[START Data lines]

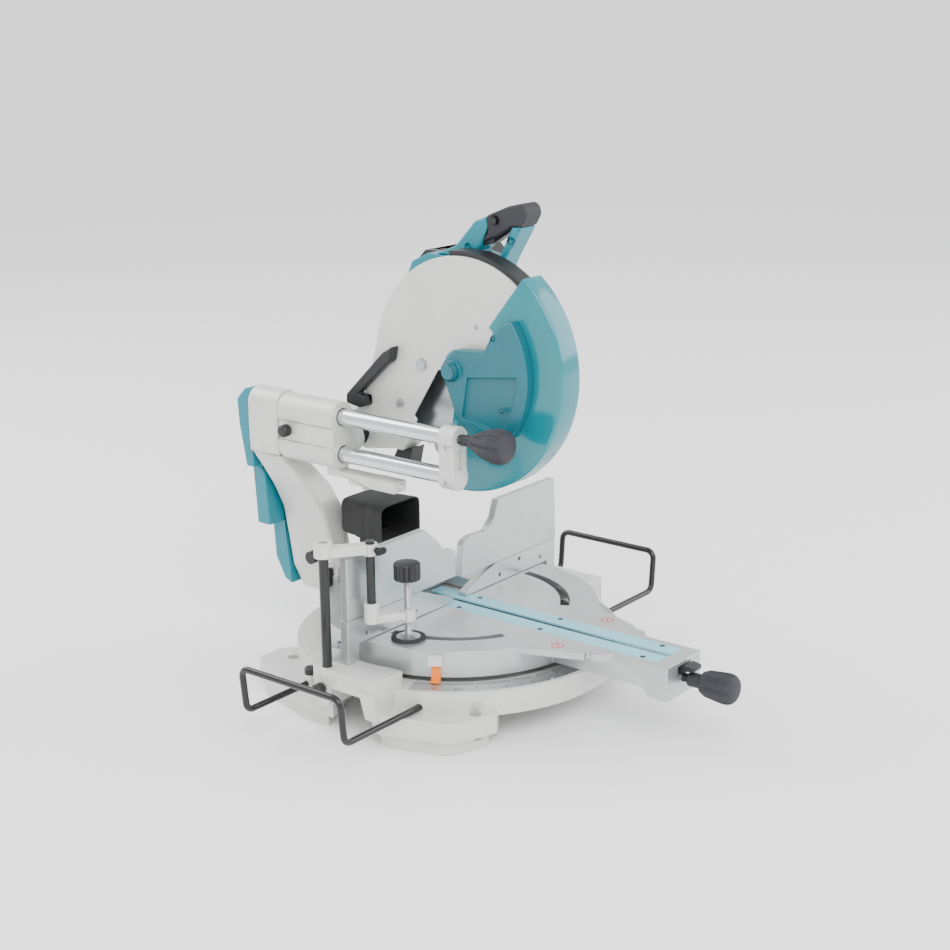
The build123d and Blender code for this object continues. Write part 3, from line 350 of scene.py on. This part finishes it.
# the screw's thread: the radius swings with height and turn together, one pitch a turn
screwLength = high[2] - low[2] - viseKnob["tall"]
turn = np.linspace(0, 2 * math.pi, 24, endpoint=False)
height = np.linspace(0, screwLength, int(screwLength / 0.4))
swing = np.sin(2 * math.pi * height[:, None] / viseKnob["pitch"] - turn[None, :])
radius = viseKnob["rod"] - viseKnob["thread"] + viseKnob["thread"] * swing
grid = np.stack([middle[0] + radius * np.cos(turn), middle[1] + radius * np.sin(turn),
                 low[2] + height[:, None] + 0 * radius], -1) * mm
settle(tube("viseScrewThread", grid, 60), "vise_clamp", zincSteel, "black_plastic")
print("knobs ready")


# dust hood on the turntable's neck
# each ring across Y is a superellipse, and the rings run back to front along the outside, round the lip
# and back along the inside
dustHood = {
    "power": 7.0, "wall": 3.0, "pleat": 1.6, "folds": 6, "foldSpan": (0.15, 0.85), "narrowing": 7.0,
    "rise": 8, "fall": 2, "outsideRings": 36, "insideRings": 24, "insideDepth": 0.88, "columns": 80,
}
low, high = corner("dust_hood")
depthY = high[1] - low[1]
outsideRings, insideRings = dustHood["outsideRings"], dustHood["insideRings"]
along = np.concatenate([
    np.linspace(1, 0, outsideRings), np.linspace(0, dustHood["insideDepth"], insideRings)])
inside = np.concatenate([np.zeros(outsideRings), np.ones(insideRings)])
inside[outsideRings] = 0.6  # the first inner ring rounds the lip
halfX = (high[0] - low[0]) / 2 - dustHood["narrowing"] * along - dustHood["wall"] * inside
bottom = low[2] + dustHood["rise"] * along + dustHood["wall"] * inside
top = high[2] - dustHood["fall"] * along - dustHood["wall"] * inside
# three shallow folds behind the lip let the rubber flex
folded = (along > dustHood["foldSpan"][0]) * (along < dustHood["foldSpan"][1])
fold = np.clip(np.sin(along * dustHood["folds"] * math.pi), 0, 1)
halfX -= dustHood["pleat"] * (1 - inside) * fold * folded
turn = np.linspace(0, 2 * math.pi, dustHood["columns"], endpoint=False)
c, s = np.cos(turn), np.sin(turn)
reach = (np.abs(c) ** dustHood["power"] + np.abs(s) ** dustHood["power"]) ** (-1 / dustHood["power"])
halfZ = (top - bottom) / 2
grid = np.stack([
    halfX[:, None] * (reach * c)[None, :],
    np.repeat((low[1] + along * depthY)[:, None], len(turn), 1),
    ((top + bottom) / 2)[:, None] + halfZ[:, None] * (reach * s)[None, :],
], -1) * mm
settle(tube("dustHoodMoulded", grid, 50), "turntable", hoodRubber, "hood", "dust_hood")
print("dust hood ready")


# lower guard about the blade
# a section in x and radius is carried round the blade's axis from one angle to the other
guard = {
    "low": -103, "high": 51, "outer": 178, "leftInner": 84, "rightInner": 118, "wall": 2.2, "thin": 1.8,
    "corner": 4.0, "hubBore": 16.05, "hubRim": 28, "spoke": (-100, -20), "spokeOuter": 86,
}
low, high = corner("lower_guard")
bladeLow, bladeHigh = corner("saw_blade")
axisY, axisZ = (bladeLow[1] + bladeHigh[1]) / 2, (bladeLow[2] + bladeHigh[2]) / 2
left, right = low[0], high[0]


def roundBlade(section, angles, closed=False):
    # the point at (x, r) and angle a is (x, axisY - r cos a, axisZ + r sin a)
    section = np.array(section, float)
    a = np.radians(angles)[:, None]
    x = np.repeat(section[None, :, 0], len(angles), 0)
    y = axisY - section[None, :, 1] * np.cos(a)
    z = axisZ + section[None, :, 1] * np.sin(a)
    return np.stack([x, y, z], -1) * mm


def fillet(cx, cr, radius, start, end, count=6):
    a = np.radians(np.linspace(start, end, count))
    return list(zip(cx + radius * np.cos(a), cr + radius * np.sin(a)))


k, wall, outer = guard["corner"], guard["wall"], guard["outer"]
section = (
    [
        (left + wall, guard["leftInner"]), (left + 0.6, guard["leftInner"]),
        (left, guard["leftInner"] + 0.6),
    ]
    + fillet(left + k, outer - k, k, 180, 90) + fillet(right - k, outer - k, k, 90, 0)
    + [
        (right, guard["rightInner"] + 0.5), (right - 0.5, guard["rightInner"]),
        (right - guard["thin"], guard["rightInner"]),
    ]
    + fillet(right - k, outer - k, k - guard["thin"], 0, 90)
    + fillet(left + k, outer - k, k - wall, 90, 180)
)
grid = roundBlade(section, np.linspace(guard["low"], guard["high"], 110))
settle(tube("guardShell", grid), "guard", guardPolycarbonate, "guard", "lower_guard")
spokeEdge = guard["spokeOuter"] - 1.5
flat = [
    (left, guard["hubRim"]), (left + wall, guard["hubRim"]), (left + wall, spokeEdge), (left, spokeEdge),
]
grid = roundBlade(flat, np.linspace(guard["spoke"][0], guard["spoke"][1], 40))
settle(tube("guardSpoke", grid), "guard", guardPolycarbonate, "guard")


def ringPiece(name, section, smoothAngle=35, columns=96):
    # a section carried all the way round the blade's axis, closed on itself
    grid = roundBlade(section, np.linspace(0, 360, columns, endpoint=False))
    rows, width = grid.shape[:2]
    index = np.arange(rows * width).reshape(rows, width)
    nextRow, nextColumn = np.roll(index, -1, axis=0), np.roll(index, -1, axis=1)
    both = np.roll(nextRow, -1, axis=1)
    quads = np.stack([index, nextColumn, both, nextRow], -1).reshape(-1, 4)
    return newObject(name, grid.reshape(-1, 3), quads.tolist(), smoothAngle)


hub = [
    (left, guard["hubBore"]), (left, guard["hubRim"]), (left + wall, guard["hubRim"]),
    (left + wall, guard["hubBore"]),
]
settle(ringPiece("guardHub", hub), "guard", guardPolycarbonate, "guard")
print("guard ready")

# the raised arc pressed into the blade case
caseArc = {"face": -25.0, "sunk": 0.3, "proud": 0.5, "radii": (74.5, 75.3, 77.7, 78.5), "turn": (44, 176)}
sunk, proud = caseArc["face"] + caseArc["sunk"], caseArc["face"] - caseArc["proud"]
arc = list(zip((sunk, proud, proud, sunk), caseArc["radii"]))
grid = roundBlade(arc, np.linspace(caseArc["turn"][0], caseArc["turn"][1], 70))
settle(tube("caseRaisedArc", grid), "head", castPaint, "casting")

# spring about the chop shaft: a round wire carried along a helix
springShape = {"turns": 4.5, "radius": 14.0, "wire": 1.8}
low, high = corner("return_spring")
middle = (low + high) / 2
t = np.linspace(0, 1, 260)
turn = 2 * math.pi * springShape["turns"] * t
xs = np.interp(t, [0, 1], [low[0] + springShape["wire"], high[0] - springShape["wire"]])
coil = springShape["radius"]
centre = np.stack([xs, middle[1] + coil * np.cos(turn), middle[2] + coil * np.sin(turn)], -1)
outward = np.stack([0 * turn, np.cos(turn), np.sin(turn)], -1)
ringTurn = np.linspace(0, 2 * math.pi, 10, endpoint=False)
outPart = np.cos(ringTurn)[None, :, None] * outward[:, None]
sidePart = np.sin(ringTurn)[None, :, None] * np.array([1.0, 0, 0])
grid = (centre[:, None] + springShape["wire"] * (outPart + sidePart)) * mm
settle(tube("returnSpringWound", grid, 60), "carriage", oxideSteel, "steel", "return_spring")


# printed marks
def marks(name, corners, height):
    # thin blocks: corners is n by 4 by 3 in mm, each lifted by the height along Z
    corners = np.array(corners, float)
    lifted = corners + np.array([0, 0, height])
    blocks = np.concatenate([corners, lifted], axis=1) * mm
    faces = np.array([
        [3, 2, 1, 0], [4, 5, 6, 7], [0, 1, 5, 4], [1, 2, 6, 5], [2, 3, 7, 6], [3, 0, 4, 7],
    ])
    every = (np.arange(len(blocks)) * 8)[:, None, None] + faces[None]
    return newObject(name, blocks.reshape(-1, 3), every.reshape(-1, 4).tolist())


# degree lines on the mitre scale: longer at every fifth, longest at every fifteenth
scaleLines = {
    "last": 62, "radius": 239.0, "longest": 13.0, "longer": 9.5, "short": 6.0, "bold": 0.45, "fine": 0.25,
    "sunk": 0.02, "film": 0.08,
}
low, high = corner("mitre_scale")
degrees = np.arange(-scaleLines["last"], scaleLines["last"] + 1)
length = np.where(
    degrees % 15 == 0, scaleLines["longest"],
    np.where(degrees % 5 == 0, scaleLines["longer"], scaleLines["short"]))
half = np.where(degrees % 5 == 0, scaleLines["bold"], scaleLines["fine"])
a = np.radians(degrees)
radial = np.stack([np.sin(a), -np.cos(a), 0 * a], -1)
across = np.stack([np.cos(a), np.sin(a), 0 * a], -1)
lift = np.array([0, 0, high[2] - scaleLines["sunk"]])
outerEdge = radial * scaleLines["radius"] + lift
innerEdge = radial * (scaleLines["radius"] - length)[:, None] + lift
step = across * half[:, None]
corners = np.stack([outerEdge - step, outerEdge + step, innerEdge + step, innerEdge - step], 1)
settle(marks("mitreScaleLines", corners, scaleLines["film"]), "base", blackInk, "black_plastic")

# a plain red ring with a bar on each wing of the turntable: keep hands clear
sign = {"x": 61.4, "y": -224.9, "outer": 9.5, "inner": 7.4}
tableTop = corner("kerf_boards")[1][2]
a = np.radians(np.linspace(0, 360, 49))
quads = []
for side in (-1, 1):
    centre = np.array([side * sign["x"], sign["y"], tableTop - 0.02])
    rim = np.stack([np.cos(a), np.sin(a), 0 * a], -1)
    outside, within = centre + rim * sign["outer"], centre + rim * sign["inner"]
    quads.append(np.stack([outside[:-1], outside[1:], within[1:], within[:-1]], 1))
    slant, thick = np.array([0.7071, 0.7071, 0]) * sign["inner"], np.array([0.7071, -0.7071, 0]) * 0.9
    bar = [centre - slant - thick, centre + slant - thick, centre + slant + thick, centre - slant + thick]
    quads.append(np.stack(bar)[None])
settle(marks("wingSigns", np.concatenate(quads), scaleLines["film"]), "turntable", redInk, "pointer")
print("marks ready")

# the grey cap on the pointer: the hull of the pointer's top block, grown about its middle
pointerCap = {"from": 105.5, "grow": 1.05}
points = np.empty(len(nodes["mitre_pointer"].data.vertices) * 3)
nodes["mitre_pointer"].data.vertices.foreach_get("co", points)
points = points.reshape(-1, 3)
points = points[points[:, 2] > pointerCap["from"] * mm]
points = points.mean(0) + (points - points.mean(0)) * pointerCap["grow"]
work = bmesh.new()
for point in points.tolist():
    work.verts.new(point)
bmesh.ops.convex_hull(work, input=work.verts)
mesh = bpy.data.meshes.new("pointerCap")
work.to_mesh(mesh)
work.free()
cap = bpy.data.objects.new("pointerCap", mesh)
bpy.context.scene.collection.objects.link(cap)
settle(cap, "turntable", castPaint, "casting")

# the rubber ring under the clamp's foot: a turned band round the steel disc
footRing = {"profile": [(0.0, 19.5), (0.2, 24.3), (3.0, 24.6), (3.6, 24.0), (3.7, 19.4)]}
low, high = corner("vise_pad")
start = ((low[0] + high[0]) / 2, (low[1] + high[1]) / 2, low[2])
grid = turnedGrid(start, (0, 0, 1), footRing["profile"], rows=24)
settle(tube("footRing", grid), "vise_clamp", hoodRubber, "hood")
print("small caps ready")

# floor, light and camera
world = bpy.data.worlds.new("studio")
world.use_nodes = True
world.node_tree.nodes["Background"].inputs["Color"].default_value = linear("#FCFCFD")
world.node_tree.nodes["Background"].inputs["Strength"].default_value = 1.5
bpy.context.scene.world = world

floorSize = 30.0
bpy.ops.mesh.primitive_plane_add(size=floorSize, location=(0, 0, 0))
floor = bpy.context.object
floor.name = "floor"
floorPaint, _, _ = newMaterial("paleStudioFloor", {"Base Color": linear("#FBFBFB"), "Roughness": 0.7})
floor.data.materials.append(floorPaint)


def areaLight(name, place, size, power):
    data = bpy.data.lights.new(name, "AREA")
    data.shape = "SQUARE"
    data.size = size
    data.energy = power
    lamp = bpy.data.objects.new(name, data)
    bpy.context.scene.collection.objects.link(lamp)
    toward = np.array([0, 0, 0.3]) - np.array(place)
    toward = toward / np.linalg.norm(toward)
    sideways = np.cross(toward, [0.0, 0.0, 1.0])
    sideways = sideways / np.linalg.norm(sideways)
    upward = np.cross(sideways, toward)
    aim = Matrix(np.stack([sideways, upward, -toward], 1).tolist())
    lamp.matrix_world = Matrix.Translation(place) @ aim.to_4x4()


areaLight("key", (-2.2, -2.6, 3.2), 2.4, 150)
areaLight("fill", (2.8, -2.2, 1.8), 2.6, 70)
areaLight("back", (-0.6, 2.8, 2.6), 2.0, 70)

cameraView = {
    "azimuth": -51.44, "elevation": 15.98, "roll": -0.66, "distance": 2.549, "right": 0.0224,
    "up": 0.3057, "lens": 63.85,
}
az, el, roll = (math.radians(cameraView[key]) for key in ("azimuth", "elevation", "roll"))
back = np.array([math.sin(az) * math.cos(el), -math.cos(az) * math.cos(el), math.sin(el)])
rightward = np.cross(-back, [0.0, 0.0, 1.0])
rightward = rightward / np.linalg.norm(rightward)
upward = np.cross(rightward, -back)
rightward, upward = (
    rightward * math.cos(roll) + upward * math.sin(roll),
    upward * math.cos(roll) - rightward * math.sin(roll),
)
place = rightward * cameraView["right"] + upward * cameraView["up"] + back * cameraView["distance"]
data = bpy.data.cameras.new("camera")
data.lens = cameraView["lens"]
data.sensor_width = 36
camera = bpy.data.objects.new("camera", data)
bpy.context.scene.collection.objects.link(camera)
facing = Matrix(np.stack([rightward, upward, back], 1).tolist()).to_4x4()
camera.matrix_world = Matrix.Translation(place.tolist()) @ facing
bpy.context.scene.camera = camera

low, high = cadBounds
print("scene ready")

[END Data lines]

Locate each line with the word "scene" and copy it.

The build123d and Blender code for this object continues. Write part 3, from line 350 of scene.py on. This part finishes it.
bpy.context.scene.collection.objects.link(cap)
bpy.context.scene.world = world
    bpy.context.scene.collection.objects.link(lamp)
bpy.context.scene.collection.objects.link(camera)
bpy.context.scene.camera = camera
print("scene ready")